ABD'de ise "Anneler Günü", ilk kez 1872 yılında "Cumhuriyet Savaş İlahisi"nin yazarı şair Julia Ward Howe tarafından, barış için seçilmiş bir gün olarak önerilmiş, her yıl Boston'da "Anneler Günü" organize edilerek, kutlanması sağlanmıştır.

1914'te yapılan resmi bir açıklama ile "Anneler Günü" ulusal tatil ilan edilmiş olup, ardından hızla tüm dünyaya yayılmıştır. Türkiye Cumhuriyeti'nde Anneler Günü'nün gündeme gelmesi 1931 yılında başlamış, Yılın Annesi seçilmesi ve Anneler Günü'nün kutlanması ise resmi olarak ilk defa 1955 yılında gerçekleşmiştir. Anneler Günü'nün 1930'lu yıllarda gündeme gelmesi tesadüfi değildir. Bu yıllar, Türkiye'de kadınlara siyasi ve sosyal hakların verilmeye başlandığı yıllar olarak dikkat çekmektedir. Kadınlara 1930 yılında belediye seçimlerine, 1933 yılında muhtarlık seçimlerine, 1934 yılında milletvekilliği seçimlerine katılma hakkı verilmiştir.

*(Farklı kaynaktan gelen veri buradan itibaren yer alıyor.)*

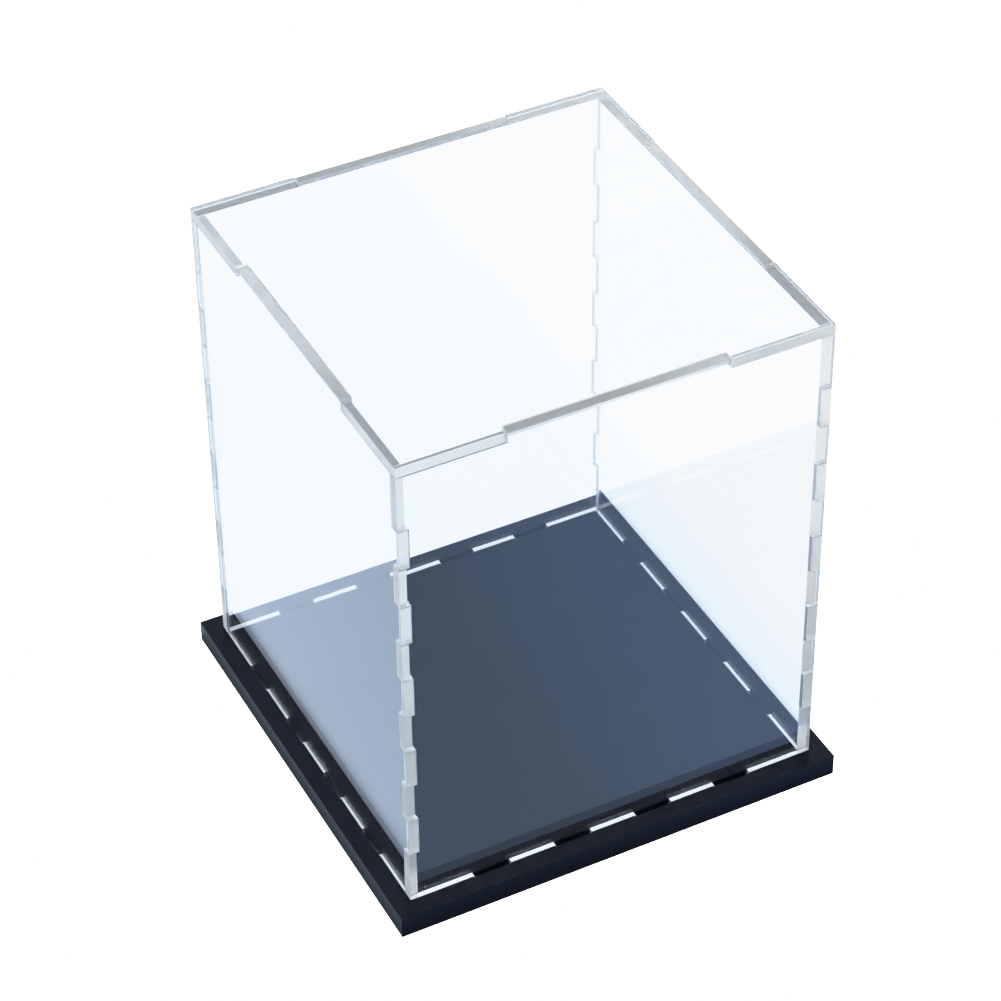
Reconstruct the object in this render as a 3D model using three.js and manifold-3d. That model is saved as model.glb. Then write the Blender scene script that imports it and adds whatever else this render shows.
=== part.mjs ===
// Acrylic display cube, in millimetres, +Z up.
//
// A clear five-sided cover is cut from one sheet: four walls with finger joints at the corners
// and a top panel that drops in between the walls' upper tabs. The walls stand on a black base
// with their feet in its slots. The base is two black sheets bonded together, the upper one
// slotted right through and the lower one plain, so that the feet have a floor.
//
// The origin is the middle of the base's underside. The front wall faces -Y, the left wall -X.
import * as THREE from 'three';
import { mergeVertices } from 'three/addons/utils/BufferGeometryUtils.js';
import Module from 'manifold-3d';

const wasm = await Module();
wasm.setup();

// Cover
const COVER_SIDE = 100; // outer width and depth of the cover
const COVER_HEIGHT = 120; // from the base's top surface to the top panel's top surface
const CLEAR_SHEET = 2.4; // thickness of the walls and the top panel
const CUT_GAP = 0.1; // width of the cut that stays open between two cut edges
const TAB_SHORTFALL = 0.3; // how far the upper tabs stop below the top panel's top surface

// Base
const BASE_MARGIN = 4.2; // how far the base stands out past the cover on every side
const SLOTTED_SHEET = 3; // thickness of the upper black sheet
const PLAIN_SHEET = 2.5; // thickness of the lower black sheet

// Finger joints: the first and last row at each corner are longer than the ones between them
const FINGER_ROWS = 11; // odd count, so both ends of a corner belong to the same wall
const FINGER_PITCH = 10;

// Upper tabs, one on each wall, and feet, a row on each wall
const TAB_WIDTH = 50.8;
const FEET_PER_WALL = 4;
const FOOT_WIDTH = 9;
const FOOT_PITCH = 20;

const HALF_SIDE = COVER_SIDE / 2;
const JOINT_DEPTH = CLEAR_SHEET + CUT_GAP; // how deep a finger or tab sits in its neighbour
const BASE_HEIGHT = PLAIN_SHEET + SLOTTED_SHEET;
const BASE_SIDE = COVER_SIDE + 2 * BASE_MARGIN;

// Heights on a wall, measured from the base's top surface
const WALL_BOTTOM = CUT_GAP;
const WALL_SHOULDER = COVER_HEIGHT - CLEAR_SHEET - CUT_GAP;
const TAB_TOP = COVER_HEIGHT - TAB_SHORTFALL;
const FOOT_BOTTOM = CUT_GAP - SLOTTED_SHEET;

const clearAcrylic = new THREE.MeshStandardMaterial({
  color: 0xe9f2fb,
  roughness: 0.04,
  metalness: 0,
  transparent: true,
  opacity: 0.35,
});
const blackAcrylic = new THREE.MeshStandardMaterial({ color: 0x14181e, roughness: 0.08, metalness: 0 });

/** The centres of a wall's feet, from left to right. */
function footCentres() {
  const centres = [];
  for (let foot = 0; foot < FEET_PER_WALL; foot += 1) {
    centres.push((foot - (FEET_PER_WALL - 1) / 2) * FOOT_PITCH);
  }
  return centres;
}

/** The height where a row of fingers starts. */
function rowStart(row) {
  const middle = (WALL_BOTTOM + WALL_SHOULDER) / 2;
  return middle + (row - FINGER_ROWS / 2) * FINGER_PITCH;
}

/** One upright edge of a wall, from the bottom up, as points [across, up] on its right-hand side. */
function fingerEdge(fingersInEvenRows) {
  const points = [];
  for (let row = 0; row < FINGER_ROWS; row += 1) {
    const isFinger = (row % 2 === 0) === fingersInEvenRows;
    const across = isFinger ? HALF_SIDE : HALF_SIDE - JOINT_DEPTH;
    const trim = isFinger ? CUT_GAP / 2 : -CUT_GAP / 2;
    const low = row === 0 ? WALL_BOTTOM : rowStart(row) + trim;
    const high = row === FINGER_ROWS - 1 ? WALL_SHOULDER : rowStart(row + 1) - trim;
    points.push([across, low], [across, high]);
  }
  return points;
}

/** The lower edge of a wall from left to right, with its feet. */
function footEdge() {
  return footCentres().flatMap((centre) => {
    const left = centre - FOOT_WIDTH / 2;
    const right = centre + FOOT_WIDTH / 2;
    return [
      [left, WALL_BOTTOM],
      [left, FOOT_BOTTOM],
      [right, FOOT_BOTTOM],
      [right, WALL_BOTTOM],
    ];
  });
}

/** The upper tab of a wall, from right to left. */
function tabEdge() {
  const halfTab = (TAB_WIDTH - CUT_GAP) / 2;
  return [
    [halfTab, WALL_SHOULDER],
    [halfTab, TAB_TOP],
    [-halfTab, TAB_TOP],
    [-halfTab, WALL_SHOULDER],
  ];
}

/** A closed outline from points [x, y] taken anticlockwise. */
function outline(points) {
  return new THREE.Shape(points.map(([x, y]) => new THREE.Vector2(x, y)));
}

function namedMesh(name, geometry, material) {
  const mesh = new THREE.Mesh(geometry, material);
  mesh.name = name;
  return mesh;
}

/** A clear sheet cut to an outline, from z = 0 up. */
function clearSheet(name, shape) {
  const geometry = new THREE.ExtrudeGeometry(shape, { depth: CLEAR_SHEET, bevelEnabled: false });
  return namedMesh(name, geometry, clearAcrylic);
}

/** A wall, turned about Z from the front. Turn 0 is the front wall. */
function wall(name, turn, fingersInEvenRows) {
  const rightEdge = fingerEdge(fingersInEvenRows);
  const leftEdge = rightEdge.map(([across, up]) => [-across, up]).reverse();
  const shape = outline([...footEdge(), ...rightEdge, ...tabEdge(), ...leftEdge]);
  const mesh = clearSheet(name, shape);
  mesh.rotation.x = Math.PI / 2;
  mesh.position.y = CLEAR_SHEET - HALF_SIDE;
  const holder = new THREE.Group();
  holder.rotation.z = turn;
  holder.position.z = BASE_HEIGHT;
  holder.add(mesh);
  return holder;
}

/** The top panel: a square with a notch in each side for a wall's upper tab. */
function topPanel() {
  const halfNotch = (TAB_WIDTH + CUT_GAP) / 2;
  const notchBottom = HALF_SIDE - JOINT_DEPTH;
  const corner = [
    [notchBottom, halfNotch],
    [HALF_SIDE, halfNotch],
    [HALF_SIDE, HALF_SIDE],
    [halfNotch, HALF_SIDE],
    [halfNotch, notchBottom],
  ];
  const points = [];
  for (let quarter = 0; quarter < 4; quarter += 1) {
    const middle = new THREE.Vector2(0, 0);
    const angle = (quarter * Math.PI) / 2;
    points.push(...corner.map((point) => new THREE.Vector2(...point).rotateAround(middle, angle).toArray()));
  }
  const mesh = clearSheet('top_panel', outline(points));
  mesh.position.z = BASE_HEIGHT + COVER_HEIGHT - CLEAR_SHEET;
  return mesh;
}

/** A closed geometry as a solid that can be cut. */
function solidOf(geometry) {
  const bare = geometry.clone();
  bare.deleteAttribute('normal');
  bare.deleteAttribute('uv');
  const merged = mergeVertices(bare);
  return new wasm.Manifold(
    new wasm.Mesh({
      numProp: 3,
      vertProperties: new Float32Array(merged.attributes.position.array),
      triVerts: new Uint32Array(merged.index.array),
    }),
  );
}

/** A solid as a geometry again, with flat faces. */
function geometryOf(solid) {
  const { vertProperties, triVerts } = solid.getMesh();
  const indexed = new THREE.BufferGeometry();
  indexed.setAttribute('position', new THREE.BufferAttribute(vertProperties, 3));
  indexed.setIndex(new THREE.BufferAttribute(triVerts, 1));
  const geometry = indexed.toNonIndexed();
  geometry.computeVertexNormals();
  return geometry;
}

/** A black plate of the base, its underside at the given height. */
function basePlateGeometry(underside, thickness) {
  return new THREE.BoxGeometry(BASE_SIDE, BASE_SIDE, thickness).translate(0, 0, underside + thickness / 2);
}

/** The upper black sheet, with a slot under each foot of each wall. */
function baseUpperPlate() {
  const slotLength = FOOT_WIDTH + 2 * CUT_GAP;
  const slotWidth = CLEAR_SHEET + 2 * CUT_GAP;
  const slotOffset = HALF_SIDE - CLEAR_SHEET / 2;
  const cutHeight = 2 * BASE_HEIGHT; // taller than the sheet, so each slot goes right through
  let plate = solidOf(basePlateGeometry(PLAIN_SHEET, SLOTTED_SHEET));
  for (const along of footCentres()) {
    for (const side of [-slotOffset, slotOffset]) {
      const acrossX = new THREE.BoxGeometry(slotLength, slotWidth, cutHeight).translate(along, side, 0);
      const acrossY = new THREE.BoxGeometry(slotWidth, slotLength, cutHeight).translate(side, along, 0);
      plate = plate.subtract(solidOf(acrossX)).subtract(solidOf(acrossY));
    }
  }
  return namedMesh('base_upper_plate', geometryOf(plate), blackAcrylic);
}

function baseLowerPlate() {
  return namedMesh('base_lower_plate', basePlateGeometry(0, PLAIN_SHEET), blackAcrylic);
}

const group = new THREE.Group();
group.add(baseLowerPlate());
group.add(baseUpperPlate());
group.add(wall('front_wall', 0, true));
group.add(wall('right_wall', Math.PI / 2, false));
group.add(wall('back_wall', Math.PI, true));
group.add(wall('left_wall', -Math.PI / 2, false));
group.add(topPanel());

export default group;
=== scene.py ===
"""Acrylic display cube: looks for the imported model. Metres, +Z up, front wall facing -Y."""

import math

import bpy
from mathutils import Matrix, Vector


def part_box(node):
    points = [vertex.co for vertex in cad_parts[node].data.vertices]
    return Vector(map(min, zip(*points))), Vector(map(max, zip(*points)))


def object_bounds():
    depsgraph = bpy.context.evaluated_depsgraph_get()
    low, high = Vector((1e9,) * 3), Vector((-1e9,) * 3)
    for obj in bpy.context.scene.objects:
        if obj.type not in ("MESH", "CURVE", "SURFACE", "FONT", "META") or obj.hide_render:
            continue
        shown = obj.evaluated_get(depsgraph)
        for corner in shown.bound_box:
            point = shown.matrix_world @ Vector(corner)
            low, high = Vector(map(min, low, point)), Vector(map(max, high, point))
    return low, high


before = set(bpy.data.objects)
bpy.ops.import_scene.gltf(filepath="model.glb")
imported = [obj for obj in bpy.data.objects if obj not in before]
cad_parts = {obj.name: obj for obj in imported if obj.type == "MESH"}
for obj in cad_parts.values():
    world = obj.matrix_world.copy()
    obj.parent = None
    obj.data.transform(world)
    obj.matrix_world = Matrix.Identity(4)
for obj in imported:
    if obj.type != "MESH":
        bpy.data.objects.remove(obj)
cad_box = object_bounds()

MM = 0.001
BASE_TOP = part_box("base_upper_plate")[1].z

# Camera, with its distances in cover widths. It aims at a point over the middle of the base and is
# then moved sideways and up without turning.
CAMERA_AZIMUTH = math.radians(-26.83)
CAMERA_ELEVATION = math.radians(39.76)
CAMERA_ROLL = math.radians(-0.69)
AIM_HEIGHT = 0.5  # above the base
CAMERA_DISTANCE = 7.67
CAMERA_RIGHT = -0.017
CAMERA_UP = 0.046
CAMERA_LENS = 124.7  # mm on a 36 mm sensor
CAMERA_CLIP = 10 * MM

# Sheets: every clear node with the axis that its broad faces look along
CLEAR_NODES = {"front_wall": "Y", "back_wall": "Y", "left_wall": "X", "right_wall": "X", "top_panel": "Z"}
BLACK_NODES = ("base_upper_plate", "base_lower_plate")

# Edges
CLEAR_EDGE = 0.12 * MM  # how far the laser melts an edge round
BLACK_EDGE = 0.1 * MM
SAME_CORNER = 0.001 * MM  # corners of triangles this close together are joined
SAME_FACE = math.radians(1)  # triangles that meet at less than this angle are merged
SHARP_EDGE = math.radians(40)  # faces that meet at more than this angle have a rounded edge

# Acrylic. A pair holds the values for the low and the high places of a pattern. A level cut face has one
# look where light meets it from below. Met from above, it has a look for the open, and one for low down:
# a wall's lower edge, between its feet, and its feet's ends in their slots.
ACRYLIC_IOR = 1.49
LOOKS_ALONG = 0.7  # how far a face's normal goes along an axis, for the face to look along it
FACE_TINT = (0.975, 0.985, 1.0, 1)
CUT_TINTS = ((0.95, 0.91, 0.80, 1), (1.0, 0.96, 0.86, 1))
CUT_TINT_FROM_BELOW = (0.96, 0.96, 0.96, 1)
BLACK_TINTS = ((0.0028, 0.0042, 0.0080, 1), (0.0045, 0.0062, 0.0110, 1))
DUST_TINT = (0.02, 0.022, 0.026, 1)
FACE_ROUGHNESS = (0.0, 0.02)
UPRIGHT_CUT_ROUGHNESS = (0.4, 0.65)
OPEN_CUT_ROUGHNESS = (0.25, 0.42)
LOW_CUT_ROUGHNESS = (0.12, 0.2)
CUT_ROUGHNESS_FROM_BELOW = (0.1, 0.2)
BLACK_ROUGHNESS = (0.2, 0.3)
CUT_CLARITY = 0.92  # share of the light that goes through a cut face
OPEN_CUT_CLARITY = 0.82
LOW_CUT_CLARITY = 0.88
RIDGE_SQUASH = 0.04  # of the ridges' pattern, through the sheet's thickness
BLACK_SPECULAR = 0.1

# Light that the floor and the tent around it send to the object
FLOOR_GLOW = (1.2, 1.38, 1.62, 1)
RIGHT_GLOW = (1.3, 1.38, 1.5, 1)
LEFT_GLOW = (1.0, 1.23, 1.6, 1)
# Painted shade: as the sheets mirror it, the floor's light is darker in front of the case
FRONT_LEFT_SHADED_GLOW = (0.41, 0.6, 0.87, 1)
FRONT_RIGHT_SHADED_GLOW = (0.54, 0.81, 1.35, 1)
# Painted contact shadow: the floor's light is dark along the foot of the base, where the base would shade
# the floor
CONTACT_SHADOW_GLOW = (0.24, 0.28, 0.36, 1)
CONTACT_SHADOW_WIDTH = 5.5 * MM
TENT_GLOW = (0.85, 0.95, 1.1, 1)
TENT_FRONT_GLOW = (0.45, 0.55, 0.75, 1)
OVERHEAD_GLOW = (2.9, 3.2, 3.6, 1)
ZENITH_GLOW = (0.6, 0.66, 0.75, 1)
SEEN_GLOW = (3, 3, 3, 1)  # the floor and the tent as the camera itself sees them: pure white
MIRRORED_CROSSINGS = 3.5  # light that a sheet mirrors goes through fewer faces than this

FLOOR_REACH = 40  # times the object's diagonal
FLOOR_GAP = 0.05 * MM  # from the floor up to the base's underside

# Highlight shoulder: how bright a light is shown
CURVE_WHITE = 3.0
SHOULDER = ((0.3, 0.3), (0.6, 0.6), (0.8, 0.785), (1.0, 0.9), (1.2, 0.95), (1.5, 0.982), (2.0, 0.997))
COMBINED_CURVE = 3  # the curve mapping's curve for all three colours, after red, green and blue


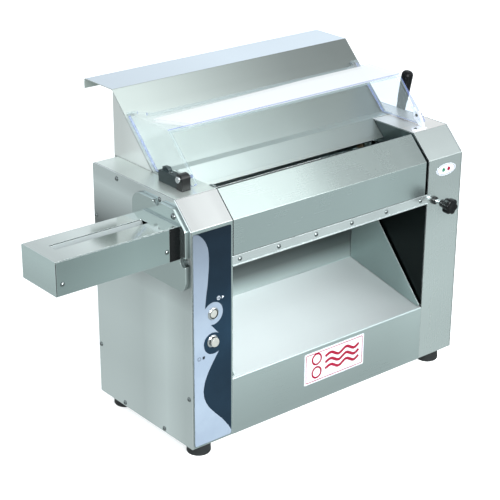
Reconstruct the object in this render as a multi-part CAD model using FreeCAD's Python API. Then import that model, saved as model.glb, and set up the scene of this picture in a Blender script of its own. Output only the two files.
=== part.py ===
import FreeCAD, Part
import math
import os

from FreeCAD import Vector

# Bench-top electric dough sheeter with a side-mounted pasta-cutting head.
# Two side columns carry a pair of rollers; dough is fed down a 45 degree
# chute under a hinged guard, passes the roller gap and slides out at the
# front.  A chain from a gear motor in the base turns the front roller; the
# rear roller is geared to it and rides in sliding bearing carriers that two
# cams and a lever move to set the gap.
#
# Millimetres, +Z up.  X = 0 is the left outer face, Y = 0 the front face and
# Z = 0 the underside of the casing; DATUM shifts all pieces on export.
# A 2D point is (y, z) on axis "x", (x, z) on axis "y" and (x, y) on axis "z".

# ---- driving dimensions -----------------------------------------------------
WIDTH = 613.0
DEPTH = 270.0
HEIGHT = 432.0
FACE_HEIGHT = 390.0            # height of the vertical front face
INNER_WIDTH = 445.0            # clear width between the columns
LEFT_X = (WIDTH - INNER_WIDTH) / 2     # inner faces of the columns
RIGHT_X = WIDTH - LEFT_X
SHEET = 1.5                    # sheet thickness
PLATE_X = LEFT_X - 8.0         # outer face of the 8 mm left side plate
FIT = 0.02                     # gap between parts that touch
RUN = 0.05                     # running clearance on radius
DECK_Z = HEIGHT + FIT          # underside of parts seated on the columns
FOOT_HEIGHT = 25.0
FOOT_R = 21.0
DATUM = Vector(-200.2, -158.0, FOOT_HEIGHT)

ROLLER_R = 30.0
ROLLER_X = (LEFT_X + 8.0, RIGHT_X - 8.0)
ROLLER_Z = 366.0
FRONT_Y = 52.5                 # front, driven roller
GAP = 0.5                      # roller gap with the lever at rest
REAR_Y = FRONT_Y + 2 * ROLLER_R + GAP
FRONT_AXIS = (FRONT_Y, ROLLER_Z)
REAR_AXIS = (REAR_Y, ROLLER_Z)
JOURNAL_R = 12.5
GAP_TRAVEL = 8.0               # rear roller travel
LEVER_DEG = 75.0               # lever travel for the full gap
LEAN_DEG = 10.72               # lever lean towards the front at rest
ADJUST_AXIS = (182.0, ROLLER_Z)        # gap adjusting cross shaft
SHAFT_R = 10.0                 # adjuster shaft and drive shaft
CAM_R = 22.0                   # cam radius with the gap closed
SLOT_Y = (86.0, 148.0)         # carrier slots in the side plates
SLOT_Z = (342.0, 390.0)

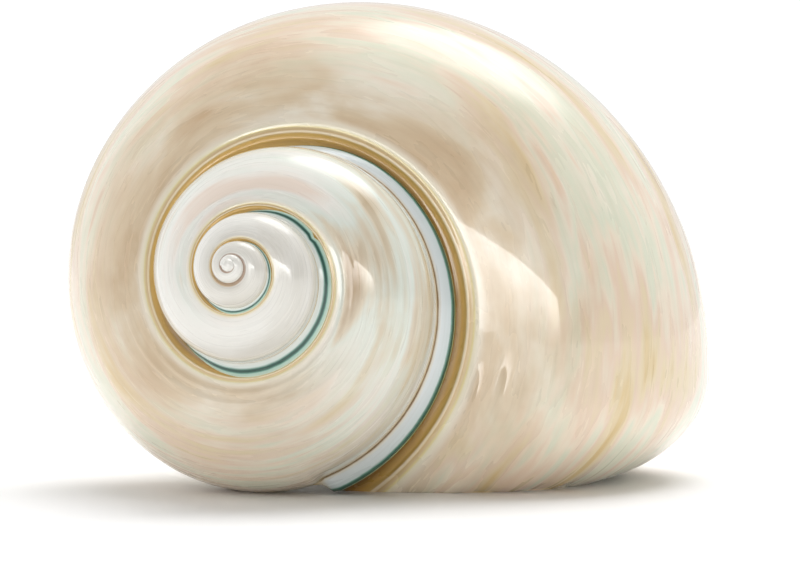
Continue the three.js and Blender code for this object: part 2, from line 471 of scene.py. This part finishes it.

Kadın, Anne olmakla şereflerin en yücesine sahip olmuştur. Toplum anneler sayesinde ayakta durmaktadır. Anne şefkat ve merhametin adıdır.

Sözcüklerle anlatılamayan anne; iyi bir doktor gibi bir öpücükle bütün ağrıları sızıları dindirebilmekte, iyi bir avukat gibi çocuğunun haklarını her yerde kayıtsız şartsız savunabilmekte, iyi bir aşçı gibi evdeki herkesin isteğine göre yemek yapabilmekte, iyi bir öğretmen gibi çocuğuna ihtiyacı olan her şeyi öğretebilmekte, dünyanın öbür ucundan bile olsa çocuğunun yaşadıklarını yüreğinde hissedebilmektedir. Bu nedenle annelerin destanını yazmaya sözcükler yetmez. Anne, bütün acılara açılan şemsiyedir. Annelerimiz, yeryüzünde en kutsal görevi üstlenen, karşılıksız sevgi, hoşgörü ve mutluluğumuzun kaynağı olan, bizleri dünyaya getiren ve iyi bir şekilde yetişmemizi sağlayan en değerli varlığımızdır.